Wrightsville USA! Almost a catchphrase used in the pop industry which makes every Queen fan's heart skip a beat
or at least get excited whenever our sleuth enters the fictional city of Wrightsville, most common small town in America with a distinct seamy side. All Wrightsville-murders are well written as more attention is given to character development and humor. The way some Wrightsville stories interlink only adds to the fun, readers almost experience a feeling of homecoming.
This is the era wherein Ellery Queen experiments with minimalism as his work is stripped down to its most fundamental features. A labor of Hercules seldom seen, certainly in the field of detective literature.
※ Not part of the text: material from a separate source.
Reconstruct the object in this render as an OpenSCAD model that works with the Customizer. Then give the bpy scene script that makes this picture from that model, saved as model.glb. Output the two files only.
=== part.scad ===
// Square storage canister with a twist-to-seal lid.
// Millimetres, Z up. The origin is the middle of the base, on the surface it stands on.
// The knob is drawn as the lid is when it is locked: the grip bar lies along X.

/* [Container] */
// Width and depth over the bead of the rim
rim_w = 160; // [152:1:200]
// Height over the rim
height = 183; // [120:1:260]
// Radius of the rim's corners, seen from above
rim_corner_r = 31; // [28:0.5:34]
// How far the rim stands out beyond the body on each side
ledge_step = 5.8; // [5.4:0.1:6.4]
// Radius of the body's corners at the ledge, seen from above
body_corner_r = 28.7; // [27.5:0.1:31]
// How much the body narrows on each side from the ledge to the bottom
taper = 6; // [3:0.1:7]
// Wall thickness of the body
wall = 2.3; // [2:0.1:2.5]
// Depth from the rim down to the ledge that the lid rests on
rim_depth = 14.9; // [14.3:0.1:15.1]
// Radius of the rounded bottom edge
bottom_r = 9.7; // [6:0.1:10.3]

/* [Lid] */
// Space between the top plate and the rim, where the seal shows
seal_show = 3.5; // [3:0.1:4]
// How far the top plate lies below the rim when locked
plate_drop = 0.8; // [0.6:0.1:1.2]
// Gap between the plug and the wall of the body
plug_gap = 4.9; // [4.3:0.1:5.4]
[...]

The Four of Hearts (1938), Calamity Town (1942) and The Murderer is a Fox (1945) all have common grounds. Three times we are confronted with poisonings, each time it is hard to figure out how the crime took place. Furthermore in Wrightsville Ellery get invariably separated from the New York Police Department and thus his normal modus operandi. He has to rely on his reputation as sleuth to give him access to any police investigations. The more fallible side to Ellery is especially emphasized. By the early 1940s there was movement toward greater realism in mystery stories, characterization became more important, and the use of psychology was more believable, as were characters who were traumatized by World War II having difficulties adjusting to civilian life.  Nowhere else is the limitation of reason better shown than in Ten Days Wonder (1948). Ellery went through the turmoil of extreme self-doubt almost giving up on being a detective.

 

Calamity Town (1942)

Calamity Town - Q.B.I.Wrightsville, a typical American town, buried in the great American heartland, up to its neck in good old American corn. The well-respected Wrights: daddy Wright is the town banker, Momma Wright is the town social lioness, daughter Patricia the town beauty, Nora the town recluse, Lola the town scandal.   Ellery has to find out which of the Wrights is the town poisoner, while defending himself against a charge of murder.
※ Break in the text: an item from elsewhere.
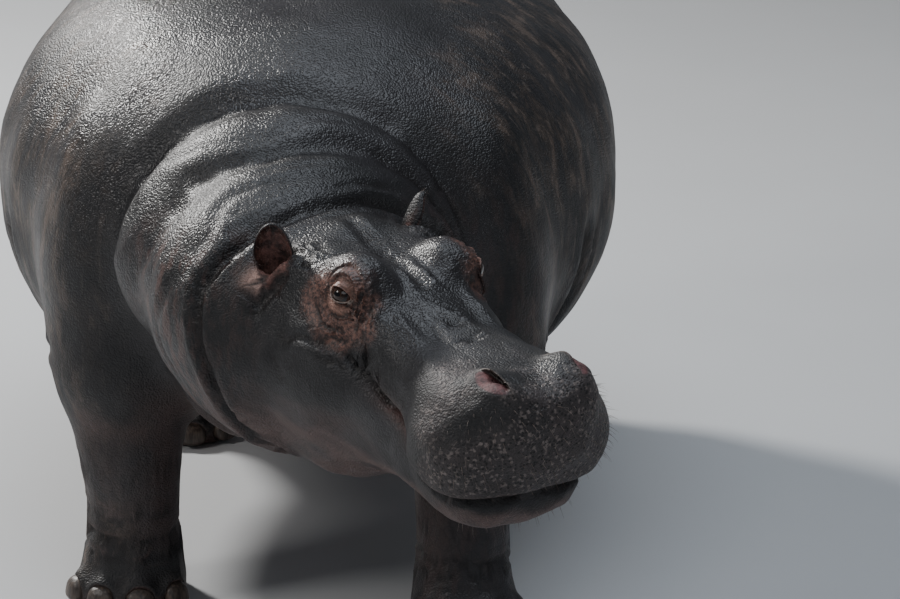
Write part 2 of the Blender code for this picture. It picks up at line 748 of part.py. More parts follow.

The first Wrightsville story is a masterpiece of character and scene. But the key points of the mystery aren't that difficult to figure out. Still, a deservedly recognized classic. Movie: made into a Japanese film The Three Undelivered Letters in 1979. (Click on the cover to read more...) 

There was an Old Woman
                 aka The Quick and the Dead (1943)

There was an Old Woman - Q.B.I.Once upon an evil time, there was a wicked old woman with many millions of dollars, a hen-pecked husband, and six miserable children. Then one day death came visiting the vast Potts mansion--and began claiming its inhabitants one by one. It was then that Ellery was invited to sup on this nightmare brew of diabolical murder and baffling mystery--in a case that made the most horrific crimes in his entire career seem like fairy tales.

You think you're a jump ahead of EQ when you get the solution first--but the solution is not the solution. Or is it? First of a series of multiple twist endings. Introduces Nikki Porter (for the second time). (Click on the cover to read more...) 

The Murderer is a Fox (1945)

The Murderer is a Fox - Q.B.I.For the twelve years following the death of Davy's mother Jessica, and the trial of his father, Davy Fox has suffered inner torture. Davy  knew he loved his wife...as well as he knew he was going to kill her. He didn't know just when it was going to happen--but when a man is born to be a murderer, it's only a matter of time before he claims his birthright. Love turns out to be a matter of life or death--and it's up to Ellery Queen to make the choice!

EQ's second visit to Wrightsville brings his most vividly involving character studies; on this level, it's EQ's masterpiece. A pity that the final final resolution is based on rather thin evidence. (Click on the cover to read more...) 

The Case Book of Ellery Queen (1945)
  • The CaseBook of Ellery Queen - Q.B.I.The House of Darkness (from New Adv.of EQ)
  • The Teakwood Case (from The Adv. of EQ)
  • The Hollow Dragon (from New Adv. of EQ)
  • Long Shot (from New Adv. of EQ)
  • Mind Over Matter (from New Adv. of EQ)
  • The Double Triangle (Radio Script)
  • The Invisible Clock (Radio Script)
  • Honeymoon House (Radio Script)

The five Mercury paperback series normally contained "cut" or "abridged" versions of popular novels, including several of EQ's. This being the only collection to feature "new" material -- even if the works were "new" only in a technical sense. Since the radio scripts were written by Dannay and Lee, this paperback collection is of interest to EQ collectors. Like all of the Mercury editions, though, it is difficult to find. (Click on the cover to read more...) 

Ten Days' Wonder (1948)

Ten days Wonder - Q.B.I.When Howard Van Horn staggered into Ellery Queen's apartment, his handsome face was pounded to a pulp, and the blood on his hands and clothes was not all his own. What was worse, he had no idea of where he had been for the past 19 days! Ellery liked Howard. He had no choice but to try to get to the bottom of the nightmare that was destroying Howard's mind and life. Little did he suspect that his own nightmare had just begun.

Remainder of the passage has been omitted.